John Muir Trail: Ediza Lake to Cathedral Peak

The John Muir Trail is a long-distance hiking trail taking in 338.6 kilometres of California’s Sierra Nevada mountain range. On this visit, we hiked for ten days in August, completing a section of the trail from Devils Postpile to Yosemite Valley. This second post (you can view the first here) covers my experience on the trail between Ediza Lake and Cathedral Peak via Donahue Pass.

We broke camp at Ediza Lake, navigating the narrow path along the water’s edge due to the bridge being washed away following the record snow fall. A 90 minute walk through the forest was followed by a steep climb to Garnet Lake, providing an ideal lunch spot with its stunning views of Mount Ritter and Banner Peak.

It proved to be a big day of long climbs and spectacular views. From Garnet Lake, we trekked past Ruby and Emerald Lakes towards Thousand Island Lake with its famed view of Banner Peak. This is one of the most photographed areas in the Sierra National Forest due to the evocative images taken by Ansel Adams in the 1930’s. Brooding thunder clouds greeted us as we arrived at Thousand Island Lake where we discussed our plans for pushing on another three miles to the next campsite.

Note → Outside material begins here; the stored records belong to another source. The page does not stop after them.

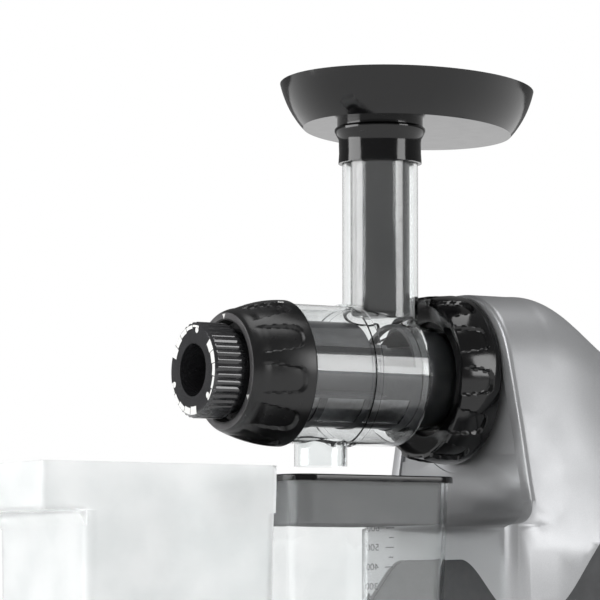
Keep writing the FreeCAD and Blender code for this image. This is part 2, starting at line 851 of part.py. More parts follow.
def make_auger():
    core_end = auger_rear_y
    cone_y = auger_front_y + nose_cone_len
    core = turned_y([
        (0, auger_front_y),
        (auger_nose_r, auger_front_y),
        (auger_core_front_r, cone_y),
        (auger_core_rear_r, core_end - 10.0),
        (flight_r - 1.0, core_end - 3.0),
        (flight_r - 1.0, core_end),
        (0, core_end),
    ])
    flight_y = cone_y + 1.0
    height = core_end - 3.0 - flight_y
    mean_r = (auger_nose_r + flight_r) / 2
    helix = Part.makeHelix(flight_pitch, height, mean_r)
    reach = flight_r - mean_r
    a = -flight_t / 2
    b = flight_t / 2
    tip = flight_t * 0.3
    section = polygon([V(mean_r - reach, 0, a), V(mean_r + reach, 0, -tip), V(mean_r + reach, 0, tip),
                       V(mean_r - reach, 0, b)])
    flight = Part.Wire(helix).makePipeShell([section], True, True)
    flight.rotate(V(0, 0, 0), V(1, 0, 0), -90)
    flight.translate(V(0, flight_y, axis_z))
    keep = cyl(flight_r, flight_y, core_end)
    auger = core.fuse(flight.common(keep))
    auger = auger.fuse(cyl(journal_r, core_end - 1, drum_rear_y + 0.2))
    tang = hexagon_y(tang_af, drum_rear_y, drum_rear_y + tang_len)
    return auger.fuse(tang).removeSplitter()


def hexagon_y(across_flats, y0, y1):
    r = across_flats / math.sqrt(3)
    points = []
    for i in range(6):
        a = math.radians(60 * i + 30)
        points.append(V(r * math.cos(a), y0, axis_z + r * math.sin(a)))
    return Part.Face(polygon(points)).extrude(V(0, y1 - y0, 0))


# Gear train

def involute(base_r, r):
    roll = math.sqrt(max(0.0, (r / base_r) ** 2 - 1))
    return roll - math.atan(roll)


def gear(teeth, module, y0, y1, x, z, phase_deg):
    pitch_r = module * teeth / 2
    alpha = math.radians(pressure_deg)
    base_r = pitch_r * math.cos(alpha)
    tip_r = pitch_r + addendum_k * module
    root_r = pitch_r - dedendum_k * module
    half_tooth = math.pi / (2 * teeth) - backlash / (2 * pitch_r)
    at_pitch = involute(base_r, pitch_r)
    start_r = max(base_r, root_r)
    flank = []
    steps = 5
    for i in range(steps + 1):
        r = start_r + (tip_r - start_r) * i / steps
        flank.append((r, half_tooth + at_pitch - involute(base_r, r)))
    points = []
    for tooth in range(teeth):
        middle = math.radians(phase_deg) + 2 * math.pi * tooth / teeth
        rising = [(r, middle - a) for r, a in flank]
        falling = [(r, middle + a) for r, a in reversed(flank)]
        foot_a = flank[0][1]
        outline = rising + falling
        if root_r < start_r:
            outline = [(root_r, middle - foot_a)] + outline + [(root_r, middle + foot_a)]
        points.extend(outline)
    corners = [V(x + r * math.cos(a), y0, z + r * math.sin(a)) for r, a in points]
    return Part.Face(polygon(corners)).extrude(V(0, y1 - y0, 0))


def bearing_of(x0, z0, x1, z1):
    return math.degrees(math.atan2(z1 - z0, x1 - x0))


def output_phase():
    return bearing_of(0, axis_z, inter_x, inter_z)


def inter_pinion_phase():
    back = bearing_of(inter_x, inter_z, 0, axis_z)
    return back + 180.0 / teeth_inter_pinion


def inter_gear_phase():
    return bearing_of(inter_x, inter_z, 0, motor_axis_z)


def motor_pinion_phase():
    back = bearing_of(0, motor_axis_z, inter_x, inter_z)
    return back + 180.0 / teeth_pinion


def make_output_gear():
    wheel = gear(teeth_output, module_2, gear2_y, gear2_y + face_2, 0, axis_z, output_phase())
    web = tube(r_output - 5.0, shaft_r + 6.0, gear2_y - 1, gear2_y + face_2 + 1)
    web = web.cut(cyl(r_output, gear2_y + 3.0, gear2_y + face_2 - 3.0))
    wheel = wheel.cut(web)
    return wheel.cut(cyl(shaft_r, gear2_y - 1, gear2_y + face_2 + 1))


def make_inter_gear():
    wheel = gear(teeth_inter, module_1, gear1_y, gear1_y + face_1, inter_x, inter_z, inter_gear_phase())
    holes = []
    for i in range(6):
        a = math.radians(60 * i + 20)
        r = r_inter * 0.62
        holes.append(cyl(5.0, gear1_y - 1, gear1_y + face_1 + 1, inter_x + r * math.cos(a),
                         inter_z + r * math.sin(a)))
    wheel = wheel.cut(fuse_plain(holes))
    return wheel.cut(cyl(axle_r + 3.0, gear1_y - 1, gear1_y + face_1 + 1, inter_x, inter_z))


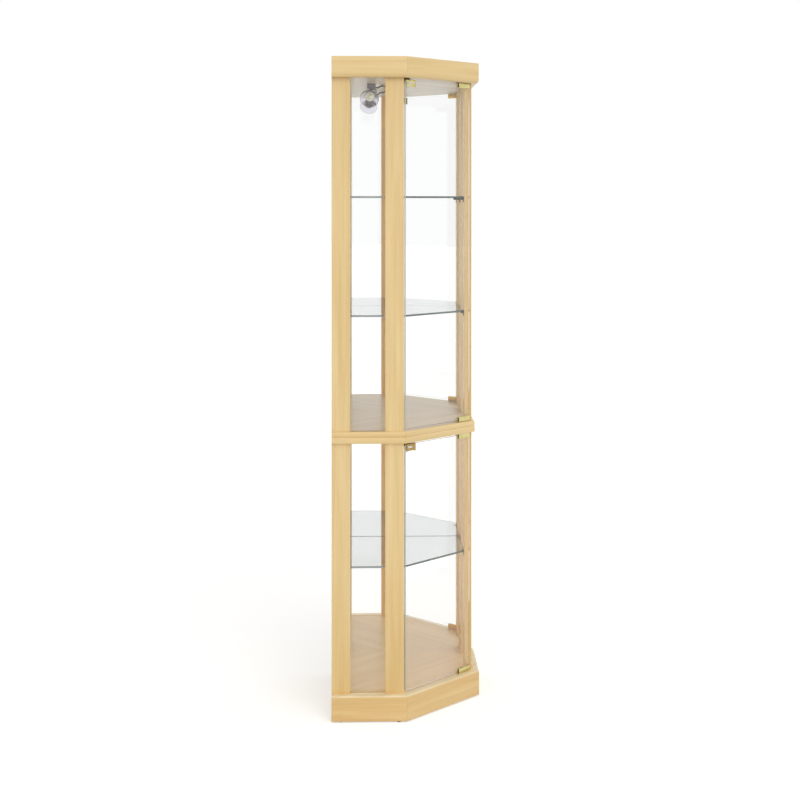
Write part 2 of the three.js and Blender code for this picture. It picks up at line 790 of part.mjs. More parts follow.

It was here that we took a wrong turn, walking two miles past the planned turn off before one of the group realised our error. Exhausted—it is hard to believe that only nine miles can feel so long—we decided to camp at Thousand Island Lake. That night my shoulders cramped from four days of carrying a twenty kilogram pack. At that point, I could not imagine being able to walk the next day, let alone the almost 20 mile trek we had ahead of use over over Donahue Pass.

The next day we woke at dawn, breakfasting by the water’s edge as the sun began to strike Banner Peak. This is probably the best place I have ever woken up. It is simply spectacular with Banner Peak rising from the shore of Thousand Island Lake. The experience of witnessing the sunrise on a clear day is etched in my memory and is one of the greatest natural experiences of my life.

Thinking about the day ahead, I decided to walk at my own pace—rather than with the group as I had done the previous four days—, setting out ahead and regrouping at each trail marker. This proved to be an excellent decision as I was able to better manage my energy levels throughout the day.

Leaving Thousand Island Lakes, we began the 10 mile climb to Donahue Pass with further eight miles down into Lyell Valley. The bulk of the climb is undertaken within the shade of the forest, providing welcome relief on this warm summers day. Approaching the pass, the landscape changes dramatically to a barren and rocky scene before changing back to lush vegetation a mile or so down the other side.

Walking these last miles towards camp, we briefly entertained a hope that we could make it to Tululome Meadows for dinner of hamburgers and beer. As the afternoon wore on, it became clear that this was not a realistic proposition, camping for the night in Lyell Valley. After the majesty of the Thousand Island Lake campsite, this was a non-event and just a place to rest ones weary head. A wash in the freezing creek was followed by a dinner of dehydrated food, made all the worse by the contrast between what we were dreaming of.

Waking the next morning, I was up and ready to set off early for lunch at Tuolumne Meadows. This, however, was not to be as the rest of the group slept poorly and delayed breaking camp. Unfortunately, I found my energy levels sapped by the delay. In spite of this being the first flat section we had come across on the JMT, I suddenly felt fatigued with the ten mile slog to Tuolumne Meadows seeming to go on and on (and on).

Arriving at Tuolumne Meadows, we were rewarded with the first non-dehydrated food in six days. As anyone who has camped for more than a few days can attest, it is amazing how good a bacon double cheeseburger can taste. The General Store provided our provisions for the next five days before we set off towards Cathedral Lakes for a five mile stretch before camp.

The route comprised a long, steep climb ending in a mountain plateau. Lunch provided the much needed energy to push on, arriving at Cathedral Lakes near sunset, which is the best time to view Cathedral Peak. And it was perfect. The sun was striking the mountain, there is a pristine lake, and we found a great campsite in the trees on the north side of the lake.